**Information shown**
-*-*-
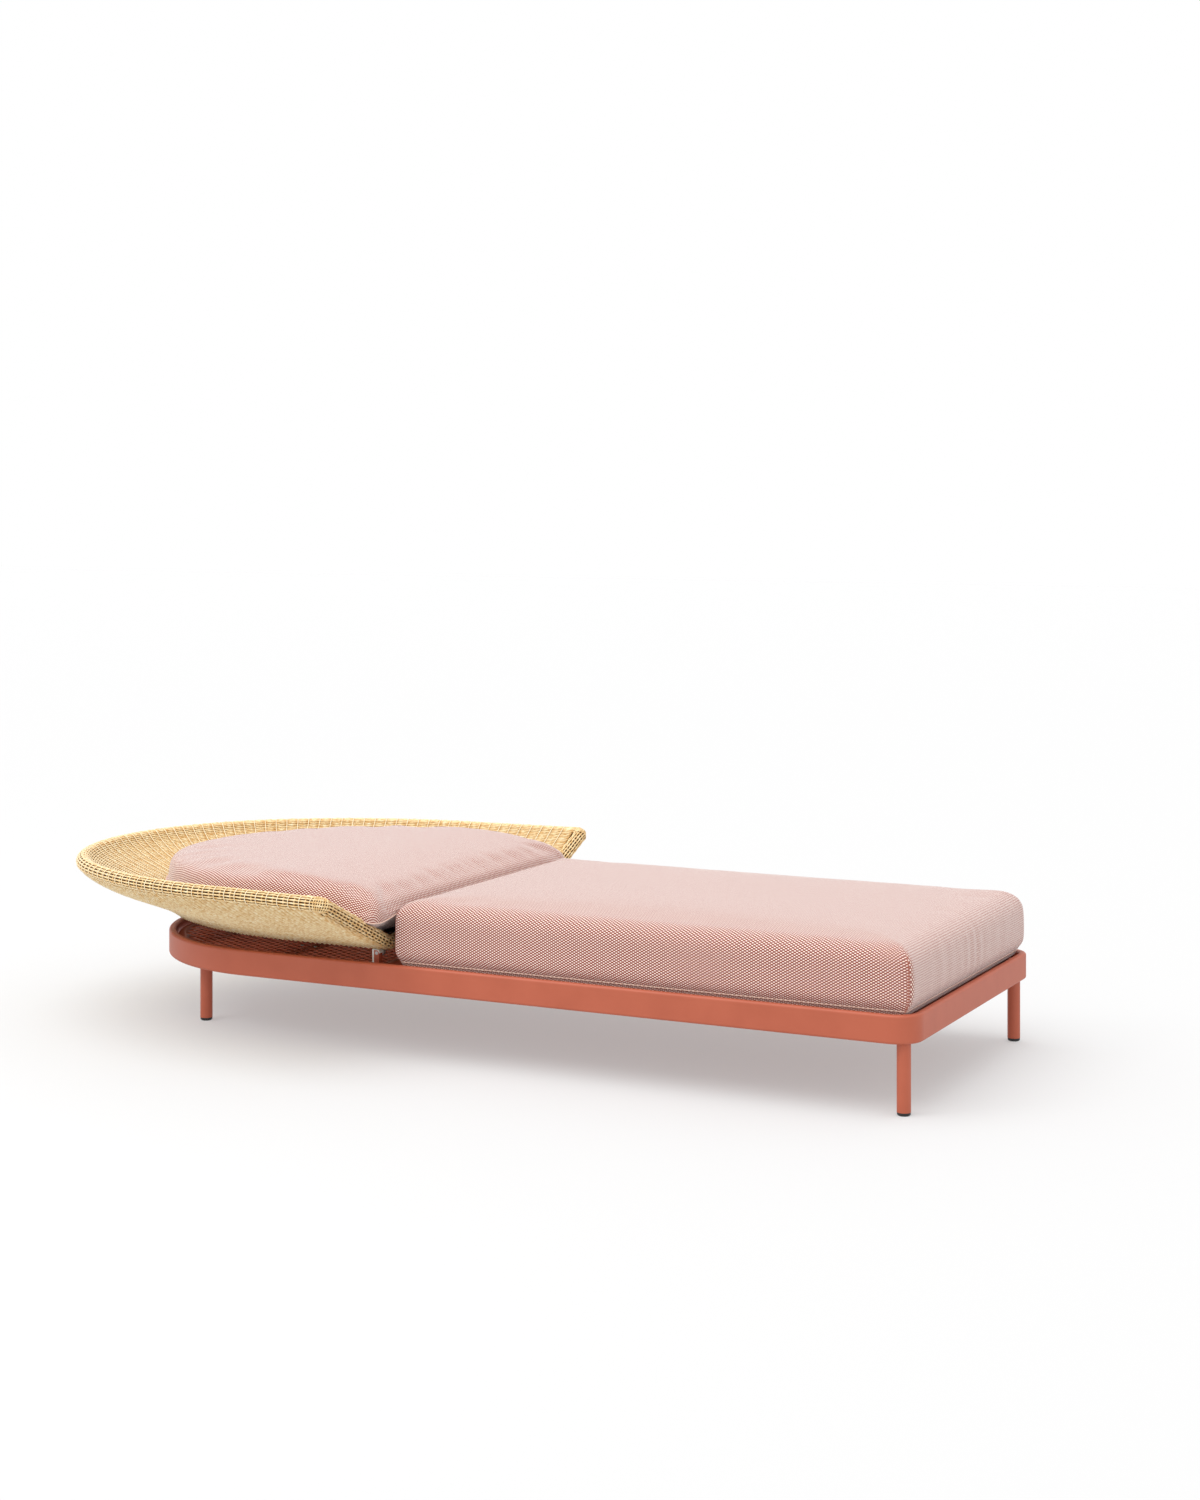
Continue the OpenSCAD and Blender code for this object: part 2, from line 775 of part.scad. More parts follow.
// Woven skin of the flare, between the heights lo and hi over the underside: the outer one an open band,
// the inner one with a floor across the belly and a swell towards the rim
module skin(lo, hi, inner) {
    n = 2 * stations + 1;
    rings = skin_rings;
    function side_of(c) = c <= stations ? -1 : 1;
    function station_of(c) = c <= stations ? c : 2 * stations - c;
    function at(c, j, dz) =
        let (i = station_of(c), u = j / rings * (inner ? inner_u(i) : outer_u(i)),
             p = mix(belly_point(i), rim_point(i), u))
        [p[0], side_of(c) * p[1], shell_z(u, turn_at(i)) + (inner ? swell(u) : 0) + dz];
    function lo_id(c, j) = j * n + c;
    function hi_id(c, j) = n * (rings + 1) + j * n + c;
    sheet = [for (j = [0:rings - 1], c = [0:n - 2]) [c, j]];
    polyhedron(
        points = [for (dz = [lo, hi], j = [0:rings], c = [0:n - 1]) at(c, j, dz)],
        faces = concat(
            [for (s = sheet) [lo_id(s[0], s[1]), lo_id(s[0] + 1, s[1] + 1), lo_id(s[0], s[1] + 1)]],
            [for (s = sheet) [lo_id(s[0], s[1]), lo_id(s[0] + 1, s[1]), lo_id(s[0] + 1, s[1] + 1)]],
            [for (s = sheet) [hi_id(s[0], s[1]), hi_id(s[0], s[1] + 1), hi_id(s[0] + 1, s[1] + 1)]],
            [for (s = sheet) [hi_id(s[0], s[1]), hi_id(s[0] + 1, s[1] + 1), hi_id(s[0] + 1, s[1])]],
            [for (c = [0:n - 2]) [lo_id(c, rings), lo_id(c + 1, rings), hi_id(c + 1, rings)]],
            [for (c = [0:n - 2]) [lo_id(c, rings), hi_id(c + 1, rings), hi_id(c, rings)]],
            [for (j = [0:rings - 1]) [lo_id(0, j), lo_id(0, j + 1), hi_id(0, j + 1), hi_id(0, j)]],
            [for (j = [0:rings - 1]) [lo_id(n - 1, j), hi_id(n - 1, j), hi_id(n - 1, j + 1), lo_id(n - 1, j + 1)]],
            inner
            ? concat(
                [for (c = [0:stations - 1]) [lo_id(c, 0), lo_id(n - 1 - c, 0), lo_id(c + 1, 0)]],
                [for (c = [0:stations - 2]) [lo_id(c + 1, 0), lo_id(n - 1 - c, 0), lo_id(n - 2 - c, 0)]],
                [for (c = [0:stations - 1]) [hi_id(c, 0), hi_id(c + 1, 0), hi_id(n - 1 - c, 0)]],
                [for (c = [0:stations - 2]) [hi_id(c + 1, 0), hi_id(n - 2 - c, 0), hi_id(n - 1 - c, 0)]],
                [[lo_id(0, 0), hi_id(0, 0), hi_id(n - 1, 0), lo_id(n - 1, 0)]])
            : concat(
                [for (c = [0:n - 2]) [lo_id(c, 0), hi_id(c, 0), hi_id(c + 1, 0)]],
                [for (c = [0:n - 2]) [lo_id(c, 0), hi_id(c + 1, 0), lo_id(c + 1, 0)]])));
}

module outer_skin() {
    color(straw)
        skin(0, skin_t, false);
}

module inner_skin() {
    color(straw)
        skin(inner_low, wall_h, true);
}

// Woven panel under the belly, with slots for the hinge lugs and the stay brackets
module belly_panel() {
    color(straw)
        translate([0, 0, belly_z])
            linear_extrude(skin_t)
                difference() {
                    polygon(d_points(rest));
                    for (side = [-1, 1]) {
                        translate([hinge_x - lug_r * 2 - rest, side * lug_y - lug_t / 2 - rest])
                            square([lug_r * 3.2, lug_t + 2 * rest]);
                        translate([pivot_x - bracket_w / 2 - rest, side * stay_side - bracket_half_w - rest])
                            square([bracket_w + 2 * rest, 2 * (bracket_half_w + rest)]);
                    }
                }
}

// Lug under the belly frame, with the bore for its bush
module hinge_lugs() {
    color(bare)
        for (side = [-1, 1])
            translate([hinge_x, side * lug_y + lug_t / 2, hinge_z])
                rotate([90, 0, 0])
                    difference() {
                        linear_extrude(lug_t)
                            union() {
                                circle(lug_r);
                                polygon([
                                    [-lug_r, 0], [lug_r * 0.8, 0],
                                    [lug_r * 0.4, frame_z - hinge_z], [-lug_r * 1.8, frame_z - hinge_z]]);
                            }
                        translate([0, 0, -eps])
                            cylinder(r = bush_r, h = lug_t + 2 * eps);
                    }
}

module hinge_bushes() {
    color(white)
        for (side = [-1, 1])
            translate([hinge_x, side * lug_y, hinge_z])
                rotate([90, 0, 0])
                    difference() {
                        union() {
                            cylinder(r = bush_r - 0.02, h = lug_t, center = true);
                            for (end = [-1, 1])
                                translate([0, 0, end * (lug_t + bush_flange_t) / 2])
                                    cylinder(r = bush_flange_r, h = bush_flange_t, center = true);
                        }
                        cylinder(r = pin_d / 2 + pin_fit, h = lug_t * 2, center = true);
                    }
}

// Clevis under a spine that holds one end of the stay
module stay_brackets() {
    half_gap = bracket_half_w - ear_t;
    color(bare)
        for (side = [-1, 1])
            translate([pivot_x, side * stay_side, 0])
                difference() {
                    union() {
                        translate([-bracket_w / 2, -half_gap - ear_t, web_z])
                            cube([bracket_w, 2 * (half_gap + ear_t), web_t]);
                        for (ear = [-1, 1])
                            translate([0, ear * (half_gap + ear_t / 2), hinge_z])
                                rotate([90, 0, 0]) {
                                    cylinder(r = lug_r, h = ear_t, center = true);
                                    translate([-lug_r, 0, -ear_t / 2])
                                        cube([2 * lug_r, web_z - hinge_z + web_t / 2, ear_t]);
                                }
                    }
                    translate([0, 0, hinge_z])
                        rotate([90, 0, 0])
                            cylinder(d = pin_d, h = 4 * stay_d, center = true);
                }
}

module stay_pins() {
    color(bare)
        for (side = [-1, 1])
            translate([pivot_x, side * stay_side, hinge_z])
                rotate([90, 0, 0])
                    cylinder(d = pin_d, h = stay_d + 2 * ear_gap + 2 * ear_t + 2, center = true);
}

// U-shaped stay: two arms and the foot rod in one bent bar, with round ends at the pivots
module stay_line(r) {
    for (side = [-1, 1]) {
        translate([pivot_x, side * stay_side, hinge_z])
            sphere(r);
        rod([pivot_x, side * stay_side, hinge_z], [rod_x + stay_bend, side * stay_side, hinge_z], r);
        translate([rod_x + stay_bend, side * (stay_side - stay_bend), hinge_z])
            rotate([0, 0, side > 0 ? 90 : 180])
                rotate_extrude(angle = 90)
                    translate([stay_bend, 0])
                        circle(r);
    }
    rod([rod_x, -stay_side + stay_bend, hinge_z], [rod_x, stay_side - stay_bend, hinge_z], r);
}

module stay() {
    color(bare)
        difference() {
            stay_line(stay_d / 2);
            translate([pivot_x, 0, hinge_z])
                rotate([90, 0, 0])
                    cylinder(r = pin_d / 2 + pin_fit, h = 2 * stay_side + 4 * stay_d, center = true);
        }
}

// Closed soft solid from rings of points that all have the same count, the first at the bottom
module soft_body(rings, low_mid, high_mid) {
    n = len(rings[0]);
    m = len(rings);
    polyhedron(
        points = concat([for (ring = rings, p = ring) p], [low_mid, high_mid]),
        faces = concat(
            [for (k = [0:n - 1]) [m * n, k, (k + 1) % n]],
            [for (k = [0:n - 1]) [m * n + 1, (m - 1) * n + (k + 1) % n, (m - 1) * n + k]],
            [for (j = [0:m - 2], k = [0:n - 1]) [j * n + k, (j + 1) * n + k, (j + 1) * n + (k + 1) % n]],
            [for (j = [0:m - 2], k = [0:n - 1]) [j * n + k, (j + 1) * n + (k + 1) % n, j * n + (k + 1) % n]]));
}

// Seat cushion: rings of a rounded rectangle, drawn in at the seams and crowned on top
seat_x0 = front_x + joint_ahead;
seat_x1 = foot_x - ring_t + seat_over;
seat_half = inner_half + seat_over;
function seat_ring(inset, z) =
    let (hx = (seat_x1 - seat_x0) / 2 - inset, hy = seat_half - inset, r = max(seat_corner - inset * 0.4, 8),
         cx = (seat_x0 + seat_x1) / 2)
    [for (q = [0:3], a = [0:15:90], s = (a == 90 ? [0, 1, 2] : [0]))
        let (sx = q == 0 || q == 3 ? 1 : -1, sy = q < 2 ? 1 : -1, t = q * 90 + a,
             corner = [cx + sx * (hx - r) + r * cos(t), sy * (hy - r) + r * sin(t)],
             nx = q == 1 || q == 2 ? -1 : 1,
             along = q == 0 || q == 2 ? [-sx * 2 * (hx - r), 0] : [0, -sy * 2 * (hy - r)],
             p = corner + along * s / 3)
        [p[0], p[1], z]];
module seat_cushion() {
    z0 = deck_z + rest;
    under = seat_over + 1.5;
    bulge_z = mix(ring_top, seat_edge, 0.45);
    color(cloth)
        soft_body(
            [
                seat_ring(under + 14, z0),
                seat_ring(under + 3, z0 + 6),
                seat_ring(under, ring_top - 2),
                seat_ring(2.5, ring_top + 14),
                seat_ring(0, bulge_z),
                seat_ring(2, mix(bulge_z, seat_edge, 0.6)),
                seat_ring(8, seat_edge - 2),
                seat_ring(20, seat_edge + 9),
                seat_ring(seat_half * 0.11, mix(seat_edge, seat_top, 0.62)),
                seat_ring(seat_half * 0.27, mix(seat_edge, seat_top, 0.84)),
                seat_ring(seat_half * 0.53, mix(seat_edge, seat_top, 0.96)),
            ],
            [(seat_x0 + seat_x1) / 2, 0, z0],
            [(seat_x0 + seat_x1) / 2, 0, seat_top]);
}

// Head cushion: rings of a D-shaped outline between the bowl of the shell and the crown
pillow_x0 = seat_x0 - 1;
pillow_cx = rim_x;
pillow_half = mix(belly_half, rim_half, pillow_share);
pillow_len = rim_len - pillow_tip_gap;
pillow_tip_r = rim_tip_r - (rim_half - pillow_half);
function pillow_side(inset) =
    let (b = pillow_half - inset, r = max(pillow_corner - inset * 0.4, 6), x0 = pillow_x0 - inset)
    concat(
        [[x0, 0], [x0, b * 0.4], [x0, b * 0.75]],
        [for (a = [0:22.5:90]) [x0 - r + r * cos(a), b - r + r * sin(a)]],
        [[mix(x0 - r, pillow_cx, 0.35), b], [mix(x0 - r, pillow_cx, 0.7), b]],
        [for (a = [0:6:84]) oval(pillow_cx, pillow_len - inset, b, pillow_tip_r - inset, a)],
        [[pillow_cx - pillow_len + inset, 0]]);
function pillow_outline(inset) =
    let (half = pillow_side(inset))
    concat(half, [for (k = [len(half) - 2:-1:1]) flip(half[k])]);
function pillow_crown(p) =
    let (back = min(1, (pillow_x0 - p[0]) / 330))
    mix(pillow_front_top, pillow_top, 1 - (1 - back) * (1 - back));
module head_cushion() {
    low_z = belly_z + wall_h + 1;
    low_run = pillow_half - belly_half;
    function flat_ring(inset, z) = [for (p = pillow_outline(inset)) [p[0], p[1], z]];
    function top_ring(inset, k) =
        [for (p = pillow_outline(inset)) [p[0], p[1], mix(pillow_seam, pillow_crown(p), k)]];
    color(cloth)
        soft_body(
            [
                flat_ring(low_run + 13, low_z),
                flat_ring(low_run - 15, low_z + 8),
                flat_ring(low_run * 0.37, mix(low_z, pillow_seam, 0.62)),
                flat_ring(12, pillow_seam - 12),
                flat_ring(0, pillow_seam),
                top_ring(0, 0.3),
                top_ring(4, 0.5),
                top_ring(14, 0.68),
                top_ring(pillow_half * 0.07, 0.82),
                top_ring(pillow_half * 0.17, 0.92),
                top_ring(pillow_half * 0.36, 0.98),
            ],
            [pillow_cx, 0, low_z],
            [pillow_cx, 0, pillow_top]);
}

head_hoop();
rail(-1);  // rail_near
rail(1);  // rail_far
foot_corners();
foot_bar();
seat_bars();
hinge_bar();
hoop_bars();
deck_seat();
deck_head();
foot_leg_blocks();
head_leg_plates();
foot_leg(-1);  // leg_foot_near
foot_leg(1);  // leg_foot_far
head_leg(-1);  // leg_head_near
head_leg(1);  // leg_head_far
glides();
hinge_posts();
post_strips();
hinge_pins();
rack(-1);  // rack_near
rack(1);  // rack_far
rest_buffers();
seat_cushion();
rim_tube();
front_tube();
belly_frame();
back_ribs();
belly_panel();
outer_skin();
inner_skin();
rim_roll();
front_roll();
hinge_lugs();
hinge_bushes();
stay_brackets();
stay_pins();
stay();
head_cushion();
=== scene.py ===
"""Looks of a sun lounger: powder-coated base, wicker back shell and two dotted cushions."""
import json
import math

import bmesh
import bpy
import numpy as np
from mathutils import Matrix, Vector
from mathutils.bvhtree import BVHTree


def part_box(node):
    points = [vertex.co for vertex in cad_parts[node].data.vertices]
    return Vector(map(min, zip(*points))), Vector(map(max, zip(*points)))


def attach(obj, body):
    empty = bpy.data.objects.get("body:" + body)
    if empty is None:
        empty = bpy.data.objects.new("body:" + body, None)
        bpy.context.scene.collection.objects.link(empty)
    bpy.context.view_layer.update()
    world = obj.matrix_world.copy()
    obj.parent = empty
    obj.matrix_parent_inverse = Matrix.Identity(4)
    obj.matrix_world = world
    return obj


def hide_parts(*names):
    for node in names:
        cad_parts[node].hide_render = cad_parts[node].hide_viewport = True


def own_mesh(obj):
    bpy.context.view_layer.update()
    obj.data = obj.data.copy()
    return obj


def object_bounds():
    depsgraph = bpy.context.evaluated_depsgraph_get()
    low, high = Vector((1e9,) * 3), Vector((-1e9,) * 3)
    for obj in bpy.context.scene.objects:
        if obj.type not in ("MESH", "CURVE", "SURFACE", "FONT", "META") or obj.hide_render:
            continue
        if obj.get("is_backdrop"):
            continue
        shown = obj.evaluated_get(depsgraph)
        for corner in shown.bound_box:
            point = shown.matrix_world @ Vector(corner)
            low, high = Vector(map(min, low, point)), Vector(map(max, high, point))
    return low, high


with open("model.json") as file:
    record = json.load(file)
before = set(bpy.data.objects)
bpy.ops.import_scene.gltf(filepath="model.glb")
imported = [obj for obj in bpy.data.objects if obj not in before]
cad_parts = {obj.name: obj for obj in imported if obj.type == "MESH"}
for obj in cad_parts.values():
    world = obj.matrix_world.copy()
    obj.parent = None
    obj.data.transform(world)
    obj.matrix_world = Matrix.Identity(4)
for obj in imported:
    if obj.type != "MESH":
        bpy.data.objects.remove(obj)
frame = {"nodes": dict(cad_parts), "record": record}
cad_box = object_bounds()

# Driving sizes of the part, in millimetres
MM = 0.001
FOOT_X = cad_box[1].x / MM
RIM_WIDE_X = FOOT_X - 1595
RIM_LEN = 737
RIM_HALF = 615
RIM_TIP_R = 556
RIM_FLARE = 24
RIM_Z = 380
CORNER_Y = RIM_HALF + RIM_FLARE
BELLY_WIDE_X = FOOT_X - 1561
BELLY_LEN = 541
BELLY_HALF = 365
BELLY_TIP_R = 290
BELLY_Z = 235
FRONT_X = FOOT_X - 1314
FRONT_LOW_Z = 250
FRONT_KINK_Y = 357
ROLL_R = 17.5
TUBE_R = 11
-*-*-
**Task objective**
Show every line from the listing above in which the string "json" appears.

**Exercise result**
import json
with open("model.json") as file:
    record = json.load(file)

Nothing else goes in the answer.